Pop quiz: What do eating healthy, exercising regularly, and meditating have in common? Answer: Mention any of these three things around another person and watch them turn into a human excuse factory. If you haven’t heard any good excuses lately, you should try to get someone you know to start meditating. Here are three of the most common ones I encounter, and why they’re nothing more than excuses.
“It’s a Bunch of Nonsense”
It’s funny; we supposedly are living in the most progressive time in human history, yet this is still one of the most common excuses I hear people using to get out of meditating. “Isn’t that just a bunch of bull?,” “does it really work?,” “isn’t it just a waste of time?” It doesn’t matter how many ways you rephrase this expression, they’re all saying the same thing: meditation is nonsense — i.e., “I don’t believe it works.”
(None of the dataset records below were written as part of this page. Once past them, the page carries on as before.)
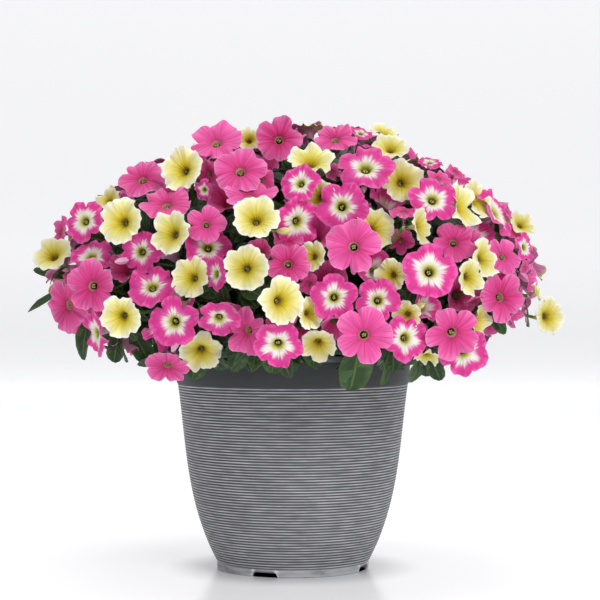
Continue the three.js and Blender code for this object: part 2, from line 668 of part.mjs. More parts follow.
// Leaves drawn at random round the blooms' tubes, kept where they fit between what is there
function growLeaves(stem, random, fits) {
  let kept = 0;
  const wanted = Math.min(LEAVES_ON_A_STEM, stem.blooms.length);
  for (let draw = 0; draw < 14 && kept < wanted; draw += 1) {
    const bloom = stem.blooms[draw % stem.blooms.length];
    const root = between(bloom.base, stem.fork, 0.05 + 0.3 * random());
    const out = outwardAt(bloom.centre);
    const aside = vec(random() - 0.5, random() - 0.5, random() - 0.5);
    aside.addScaledVector(out, -aside.dot(out)).normalize();
    const length = 34 + 14 * random();
    const along = out.clone().multiplyScalar(0.55).add(aside).normalize();
    const tip = root.clone().addScaledVector(along, length);
    if (fits({ root, tip, width: length * (0.42 + 0.12 * random()), out })) kept += 1;
  }
}

function plantMeshes() {
  const { blooms, stems } = layOut();
  blooms.forEach((bloom) => {
    bloom.whole = bloomSolid(bloom);
    bloom.wide = bloomSolid(bloom, GAP);
    bloom.core = bloomCore(bloom);
    bloom.wideCore = bloomCore(bloom, GAP);
    if (bloom === bloom.stem.leader) bloom.stem.hole = bloom.wideCore;
  });
  const earlier = (a, b) => blooms.indexOf(a) < blooms.indexOf(b);
  const inFront = (a, b) => a.layer > b.layer || (a.layer === b.layer && earlier(a, b));
  blooms.forEach((bloom) => {
    const others = blooms.filter((other) => other.stem !== bloom.stem);
    const cutters = [
      ...others.map((other) => other.wideCore),
      ...others.filter((other) => inFront(other, bloom)).map((other) => other.wide),
    ];
    const cut = mainBody(cutClear(bloom.whole, cutters));
    bloom.solid = cut.volume() > SOUND_SHARE * bloom.whole.volume() ? cut : cut.add(bloom.core);
  });
  const random = randomSource(SEED + 2);
  const placed = [];
  stems.forEach((stem) => {
    const near = blooms.filter((bloom) => bloom.stem !== stem).map((bloom) => bloom.wide);
    stem.extras = [];
    const own = placed.length;
    const fits = ({ root, tip, width, out }, share = 0.8) => {
      const leaf = leafSolid(root, tip, width, out);
      const rest = cutClear(leaf, [...near, ...placed.slice(0, own)]);
      const body = rest === leaf ? leaf : mainBody(rest);
      if (!body || body.volume() < share * leaf.volume()) return false;
      stem.extras.push(body);
      placed.push(leafSolid(root, tip, width, out, GAP));
      return true;
    };
    stem.leaves.forEach((leaf) => fits(leaf, 0.5));
    stem.buds.forEach(({ root, tip }) => {
      const bud = budSolid(root, tip);
      if ([...near, ...placed.slice(0, own)].some((other) => meets(bud, other))) return;
      stem.extras.push(bud);
      placed.push(budSolid(root, tip, GAP));
    });
    growLeaves(stem, random, fits);
  });
  const counts = { pink: 0, star: 0, yellow: 0 };
  const meshes = stems.map((stem) => {
    const parts = [...stem.blooms.map((bloom) => bloom.solid), ...stem.extras];
    const body = mainBody(parts.reduce((all, part) => all.add(part)).simplify(SMALLEST_DETAIL));
    counts[stem.variety] += 1;
    const name = `${stem.variety}_stem_${String(counts[stem.variety]).padStart(2, '0')}`;
    return meshOf(name, body, VARIETIES[stem.variety].colour, 0.6);
  });
  return { meshes, stems };
}

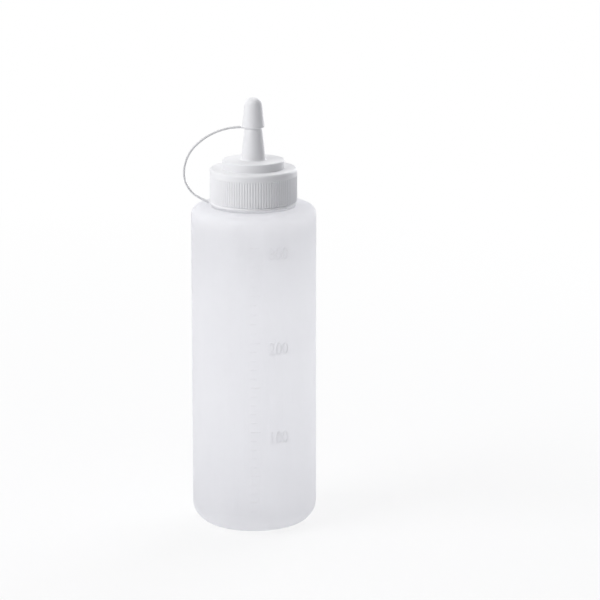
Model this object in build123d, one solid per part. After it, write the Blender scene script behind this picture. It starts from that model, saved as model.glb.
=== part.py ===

A couple decades ago this was a fine excuse for the common skeptic. After all, back then no one could prove that meditation did work. But these days, there’s just so much scientific evidence proving that it does work, you run the risk of sounding ignorant if you think it’s just a bunch of phooey.
“I Don’t Have the Time”
“I don’t have the time” is still probably the number one excuse used by everyone from soccer moms to CEOs. Apparently no one has the time to meditate because, you know, it takes hours upon hours of practice each day to master it… False. It only takes a few minutes to practice meditation if that’s all you have time for. If you fall into the “I don’t have time camp,” I encourage you to review some more of my blog posts and online training videos because I share many tips on how you can squeeze mindfulness meditation into a hectic schedule.
“It Doesn’t Work On Me”
This might not be the most common excuse, but it is certainly the most laughably absurd excuse, and probably the one people believe the most — of themselves, at least. First and foremost, meditation is not hypnosis. Often time, people have a belief that “it doesn’t work on me” excuse.
What saying “meditation doesn’t work on me” is really like, is like saying, “exercise doesn’t work on me.” I would say, “Can you imagine if someone said that to you?”, but I’m pretty sure some people do claim to be impervious to the effects of jogging. Hopefully, you get the picture, though. Meditation will “work” on everyone just the same as long as you put forth the effort and give it an honest chance. If you discredit it before you even start, you’re probably not going to get much out of it.